A Latency-Constrained, Gated Recurrent Unit (GRU) Implementation in the Versal AI Engine
M. Sapkas, A. Triossi, M. Zanetti
TL;DR
This work tackles latency-constrained GRU inference in real-time physics readout pipelines by implementing a latency-aware GRU on the Versal AI Engine (AIE) and adopting a hybrid AIE-PL design. It develops a workload-distribution strategy for the AIE's vector processors and compares two matrix–vector execution approaches—Column-wise Cascade and Row-wise Streams—plus a PL-accelerated aggregation path to reduce latency.
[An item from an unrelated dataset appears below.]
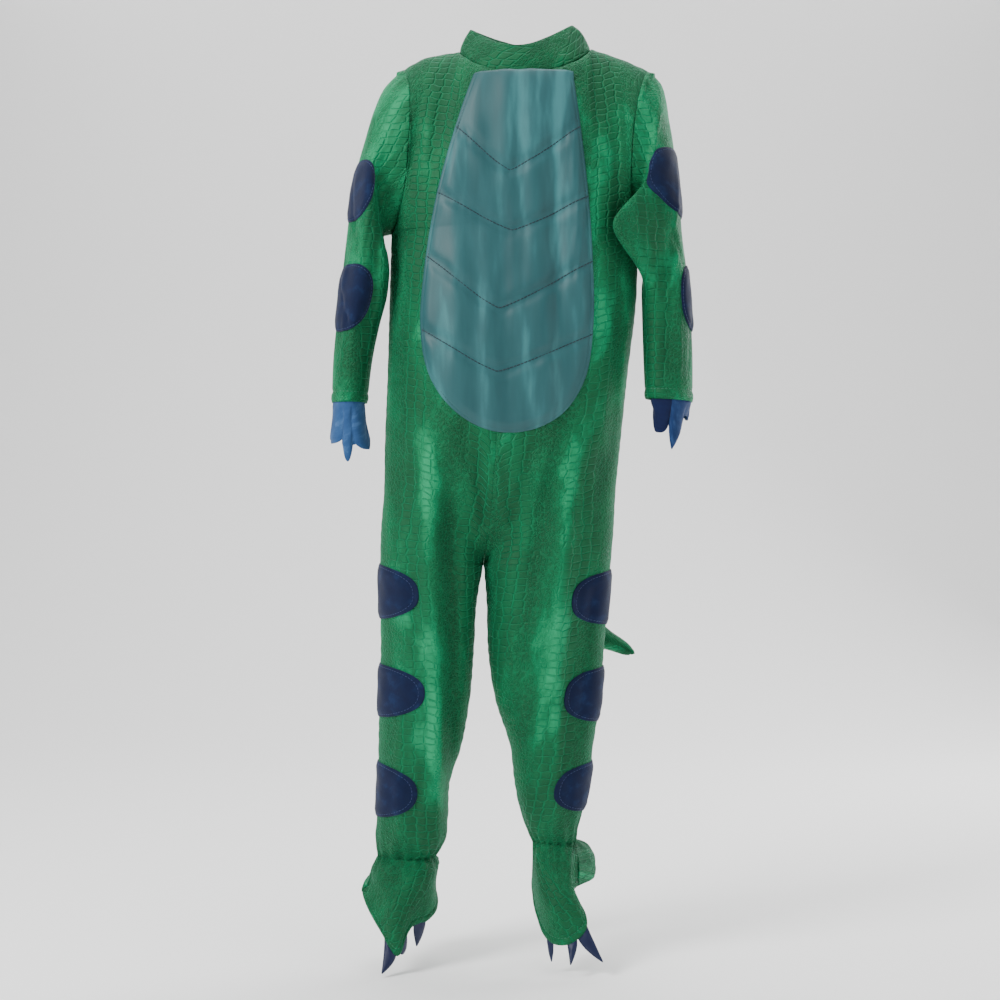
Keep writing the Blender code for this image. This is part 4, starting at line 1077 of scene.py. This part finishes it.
around = np.concatenate([outer, over, inner, outer[:1]])
# The collar's wrinkle depth, as its fold value, gives painted shade in hollows and painted highlight on
# crests.
fold = np.concatenate([wrinkle, np.zeros((len(over), len(base))), wrinkle[::-1], wrinkle[:1]]) / 3
rows, columns = around.shape[:2]
ring = rows - 1
a = np.arange(ring // 2)
capFirst = np.stack([a, a + 1, ring - 1 - a, (ring - a) % ring], axis=1) * columns
capLast = capFirst[:, ::-1] + columns - 1
quads = np.concatenate([gridQuads(rows, columns), capFirst, capLast])
piece = makePiece("collar_cloth", around, quads, clothMap(around), {"fold": fold})
weld(piece)
dress(piece, velourMaterial, "collar")
print("collar made")


# The shoe covers hang limp below the elastic, through three rings each.
footRings = {
    "right": (
        table(
            "turn x y z",
            (0, -153, -8, -850), (40, -145, -30, -852), (85, -121, -38, -853),
            (130, -94, -28, -849), (165, -85, -6, -847), (205, -87, 18, -845),
            (270, -122, 34, -848), (320, -148, 20, -849),
        ),
        table(
            "turn x y z",
            (0, -156, -16, -863), (38, -144, -44, -872), (75, -126, -56, -880),
            (104, -108, -48, -874), (130, -94, -34, -872), (160, -87, -12, -867),
            (188, -90, 8, -856), (212, -86, 22, -850), (270, -123, 40, -857),
            (320, -152, 22, -856),
        ),
        table(
            "turn x y z",
            (0, -164, -20, -875), (38, -142, -54, -910), (74, -123, -64, -932),
            (104, -110, -48, -906), (130, -95, -36, -903), (160, -84, -12, -889),
            (188, -93, 8, -866), (212, -85, 24, -856), (270, -124, 48, -868),
            (320, -153, 24, -866),
        ),
    ),
    "left": (
        table(
            "turn x y z",
            (10, 59, -20, -834), (45, 54, -34, -838), (90, 38, -36, -840), (130, 23, -26, -838),
            (165, 16, -8, -836), (210, 18, 16, -836), (260, 38, 30, -835), (305, 67, 22, -829),
            (345, 67, 2, -830),
        ),
        table(
            "turn x y z",
            (10, 56, -26, -852), (45, 58, -48, -866), (90, 44, -58, -878), (130, 26, -46, -872),
            (165, 16, -18, -860), (210, 19, 20, -847), (260, 41, 40, -846), (305, 77, 32, -841),
            (345, 76, 6, -846),
        ),
        table(
            "turn x y z",
            (10, 58, -32, -872), (45, 71, -57, -897), (70, 66, -64, -910), (95, 50, -66, -920),
            (130, 28, -50, -917), (165, 16, -18, -890), (210, 20, 26, -859),
            (260, 44, 50, -857), (305, 78, 40, -855), (335, 82, 12, -866),
        ),
    ),
}
foot = {
    "knots": (0, 0.16, 0.5, 1),
    "rows": 64,
    "cloth": 1.4,
    "tuckUp": 0.8,
    "tuckIn": 0.1,
    "tuckFade": 4.0,
    "rumple": 0.8,
    "hem": 7.0,
    "flat": {"right": (0.36, 0.107), "left": (0.36, 0.107)},
    "area": {"right": 0.0125, "left": 0.0143},
}
footGrids, footNormals = {}, {}
for side in signs:
    low = np.array([legs[side]["z"][-1]])
    front, back = legRows(side, "front", low, u)[0], legRows(side, "back", low, u)[0]
    ring = np.concatenate([front, back[::-1][1:]])
    stations = np.stack([ring, *(loopThrough(rows, roundTurns) for rows in footRings[side])])
    at = crowded(foot["rows"], 0.5)
    grid = curveThrough(foot["knots"], stations.reshape(len(stations), -1), at).reshape(len(at), -1, 3)
    normals = gridNormals(grid, signs[side], True)
    across, along = clothLengths(grid)
    wave = gathers(roundTurns[None], along, ankle["fadeDown"])
    rumple = foot["rumple"] * ripple(roundTurns[None] / 14, along / 14, 2.0)
    wave = wave + rumple * np.clip(along / 12, 0, 1)
    shaped = grid + normals * wave[..., None]
    shaped = hemShape(shaped, normals, along, foot["hem"], 0.6)
    seam = np.concatenate([ankles[side, "front"], ankles[side, "back"][::-1][1:]])
    seam = seam + np.array([0, 0, foot["tuckUp"]]) - normals[0] * foot["tuckIn"]
    shaped = shaped + (seam - shaped[0]) * np.exp(-along / foot["tuckFade"])[..., None]
    footGrids[side], footNormals[side] = grid, normals
    name = f"foot_cover_{side}"
    # The gathers' and rumples' depth, as the fold value, gives painted shade in hollows and painted
    # highlight on crests.
    piece = clothPiece(f"{name}_cloth", name, shaped, signs[side], foot["cloth"],
                       velourMaterial, values={"fold": wave / 3}, closed=True)
    hemRow = np.argmin(np.abs(along[-1:] - along - foot["hem"]), axis=0)
    hemLine = hemRow, np.arange(len(roundTurns))
    stitchLine(f"shoe_cover_stitching_{side}", shaped[hemLine], normals[hemLine], greenThread,
               "edge")
print("shoe covers made")


# What is sewn on lies on the panels' own surface, a little above it.
panelNormals = {key: gridNormals(grid, signs[key[0]] * faces[key[1]]) for key, grid in panels.items()}
sewnOn = {"lift": 0.35, "spotCloth": 1.5, "roundness": 2.4}
aboveLegs = slice(body["legRows"] + body["riseRows"] - 14, None)


# A skin over two panels. Facing the wearer it runs over the centre seam, and at a side
# over the side seam.
def skinOver(one, other, rows, centre):
    way = -1 if centre else 1
    grid, normals = (joined(*(source[key][rows, ::way] for key in (one, other)))
                     for source in (panels, panelNormals))
    return {"grid": grid, "normals": normals}


# A turned edge: the rim rolls down, and the stitches lie in a groove.
def turnedEdge(away, form):
    roll = form["roll"] * bell(away, form["rollWidth"])
    return roll + form["groove"] * bell(away - form["hem"], form["grooveWidth"])


# A row of stitches along a flat line on a skin.
def sewOn(name, skin, line, lift, material, kind):
    place, up = layOn(skin, line[:, None], sewnOn["lift"] + lift)
    stitchLine(name, place[:, 0], up[:, 0], material, kind)


def facing(grid, normals):
    r, c = grid.shape[0] // 2, grid.shape[1] // 2
    turned = np.cross(grid[r, c + 1] - grid[r, c], grid[r + 1, c] - grid[r, c])
    return 1 if turned @ normals[r, c] > 0 else -1


def lineDistance(points, line):
    nearest = np.full(points.shape[:-1], 1e9)
    for start, end in zip(line[:-1], line[1:]):
        way = end - start
        t = np.clip(((points - start) @ way) / (way @ way), 0, 1)
        nearest = np.minimum(nearest, np.linalg.norm(points - start - t[..., None] * way, axis=-1))
    return nearest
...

The key contributions include a proof-of-concept latency-focused GRU on Versal, the first use of interface tiles as data-path aggregators via a PL kernel, and hardware-latency measurements showing favorable scaling with the hidden state while highlighting resource-driven limits. The results demonstrate the feasibility of deploying adaptable neural networks in real-time particle-physics readout chains, offering a flexible alternative to fixed-function algorithms for low-latency applications.
Abstract
This work explores the use of the AMD Xilinx Versal Adaptable Intelligent Engine(AIE) to accelerate Gated Recurrent Unit (GRU) inference for latency-Constrained applications. We present a custom workload distribution framework across the AIE's vector processors and propose a hybrid AIE - Programmable Logic (PL) design to optimize computational efficiency. Our approach highlights the potential of deploying adaptable neural networks in real-time environments such as online preprocessing in the readout chain of a physics experiment, offering a flexible alternative to traditional fixed-function algorithms.